Tube City Almanac

March 07, 2007

Snow Job

Category: default || By jt3y

We called Massey Ferguson, supervisor and roadmaster in Wallboard Township, to find out how his crews were keeping up with the current snowstorm.

"What snowstorm?"

The one raging outside.

"You call one to three inches a snow storm? Son, call me when I can't see the top of the Tribune-Review tube out front."

But plenty of schools cancelled classes today.

"Because of lily-livered school boards who are more afraid of lawsuits than they are of snow. They'll be canceling school because of rain soon. Maybe clouds. Hell, why should the little darlings go to school when it's not nice and sunshiney? But then if you look at the SAT scores in the Mon Valley, school ain't doing some of these punks any good, any how."

The news this morning said that traffic was a nightmare ...

"And that's another thing. TV news people ought to be indicted for 'inciting to riot.' They get on there for two days before the first flake hits the ground and start stirring people up. Every year people complain, but every year 2, 4 and 11 do the exact same thing, trying to scare the old people, who are the ones who watch local TV news. Pretty soon they're lined up five deep at the IGA buying toilet paper and bread. What the hell do these people make with toilet paper and bread, anyway?"

Your feeling, then, is that people in Western Pennsylvania have started overreacting to snow.

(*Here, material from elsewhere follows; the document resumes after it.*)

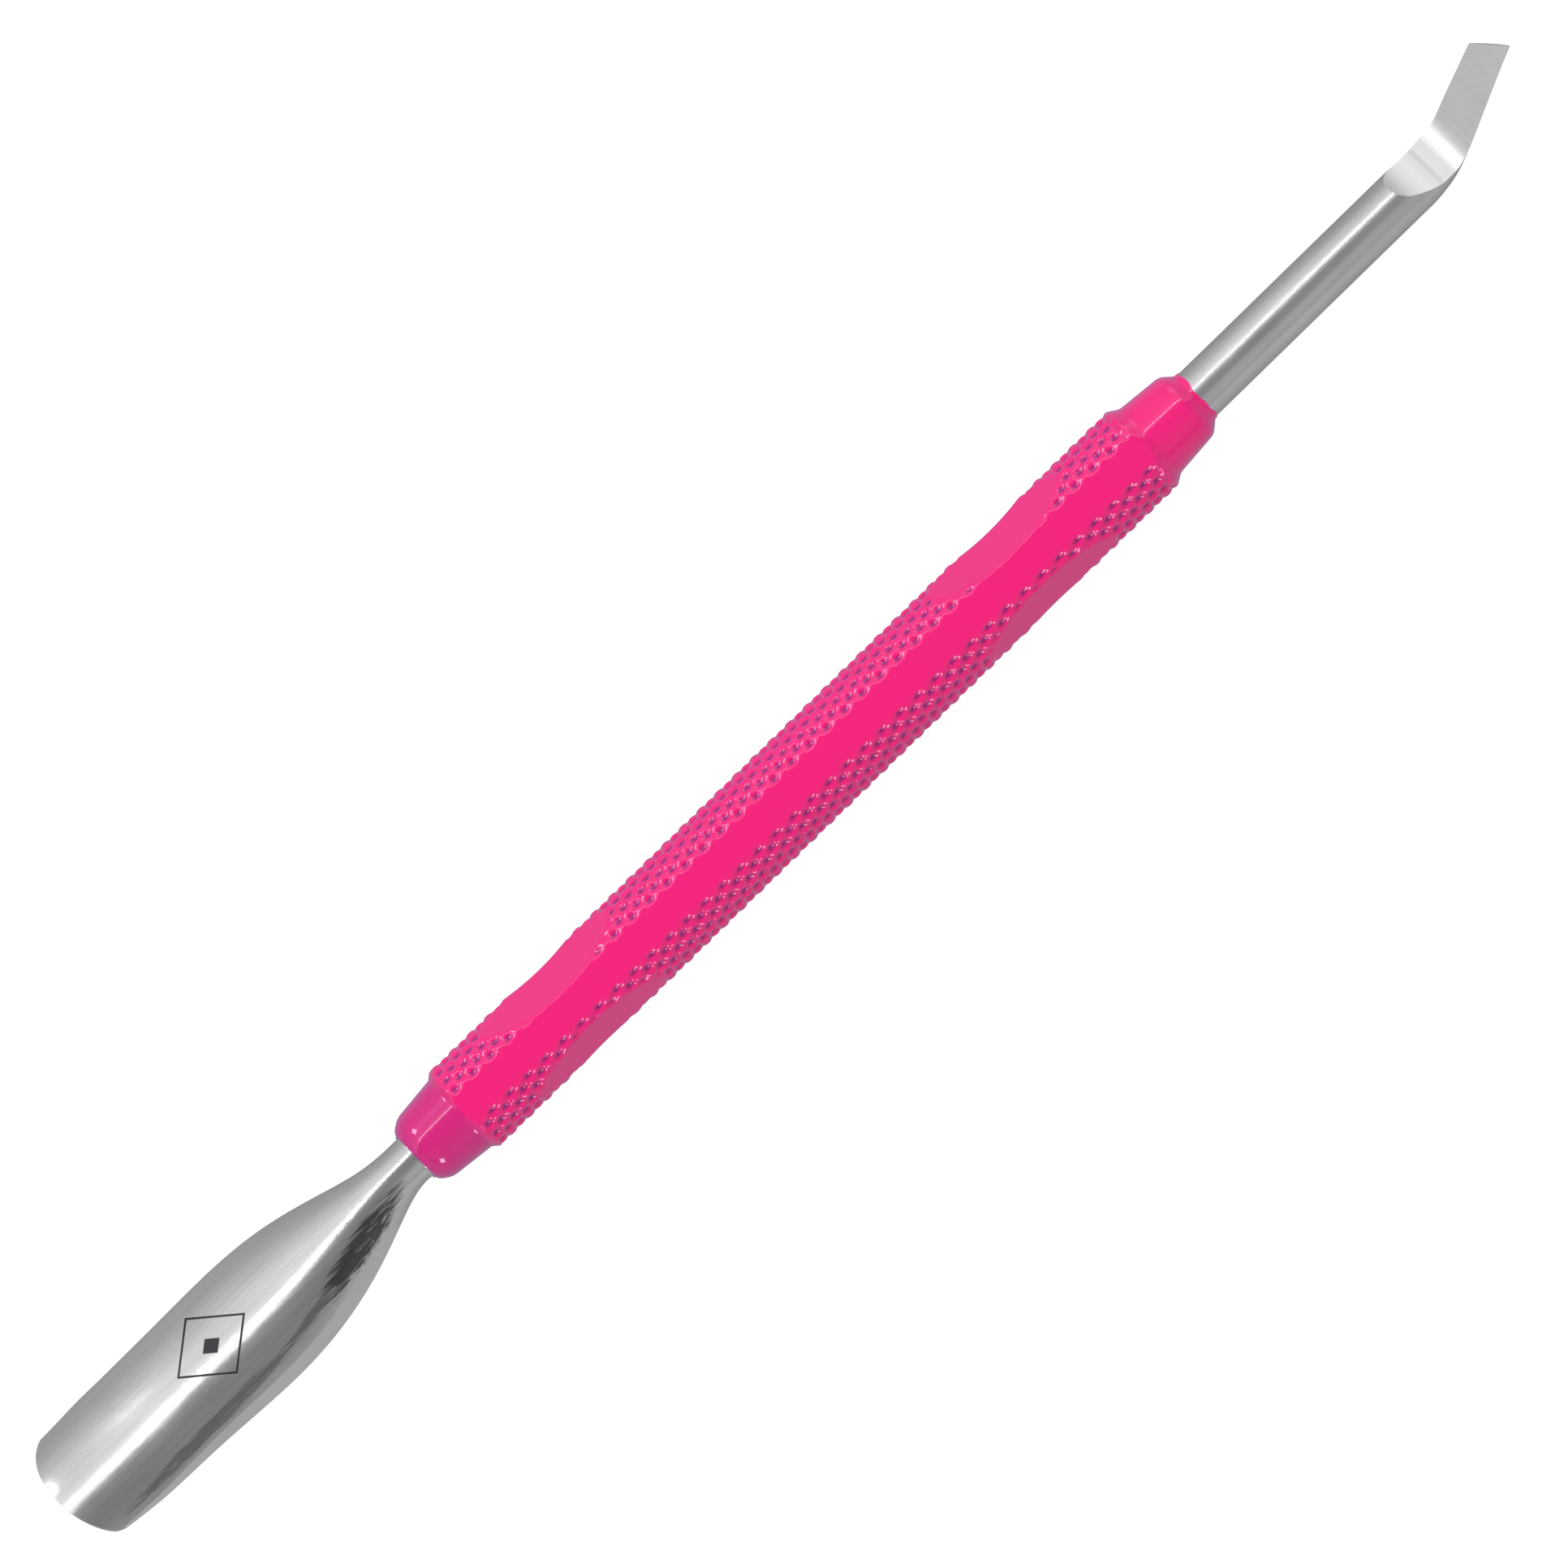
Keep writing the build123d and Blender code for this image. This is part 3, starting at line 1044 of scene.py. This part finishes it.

"Overreacting? Hell, son, it's Pittsburgh. It snows in Pittsburgh in the wintertime, and until global warming makes my cabin in Deep Creek an ocean-front property, I predict it's gonna snow every winter in Pittsburgh."

I guess you agree with the story that Charlie Deitch and Melissa Meinzer wrote in City Paper a few weeks ago.

"I don't read City Paper. Too many weird ads in the back for 'men seeking women seeking sheep.'"

Well, they interviewed a psychoanalyst who said that Pittsburghers are developing an "irrational" fear of snow called "chionophobia." Another guy from the National Weather Service says that whenever we have a warm December or January, people forget how to deal with normal winter weather.

"I don't need no psychologist to figure out that people are stupid. Cripes, we got people around here who are so dumb, we gotta water 'em twice a week. I got a grandson in college up in Oakland. I go up to Oakland, I see these kids --- college students --- walking around with no boots, no gloves, no hats. College kids are s'posed to be smart. Don't seem too smart to me."

What's your advice for people in Western Pennsylvania who panic in the snow?

"Pull your thumb out of your mouth, put down your baby bottle and stand up straight, for gawd's sake. And if you don't like it, move down to Florida with the rest of the wackos."

. . .

Personal Aside: Confidential to reader JDB ... thanks for the plug, but what the heck are you talking about? Seriously. Based on what I wrote, you some how got the idea that I'm a religious fanatic who hates people with drug addictions. Uh ... what?

Dude, slow down before you wind up walking around Market Square with a sign that says "Bill Coyne is stealing my mail."






Your Comments are Welcome!

JT, I’m sorry if you got the impression that you’re a religious fanatic, I didn’t mean for that to happen.
I do think that folks who ascribe to Christian values ought to practice what they preach and try to have compassion for everyone who dies in a crappy way. Just because you’re a drug addict doesn’t mean you deserve whatever you get, but that is the typical attitude of many people these days—an attitude I felt like I read in your post. Was I wrong about that?
Making light of a horrific death is something I’d expect of others, but not Tube City.
And BTW, I liked Lansberry, but you probably figured that.
Jonathan Barnes (URL) - March 07, 2007




I can be compassionate and still believe you brought it on yourself.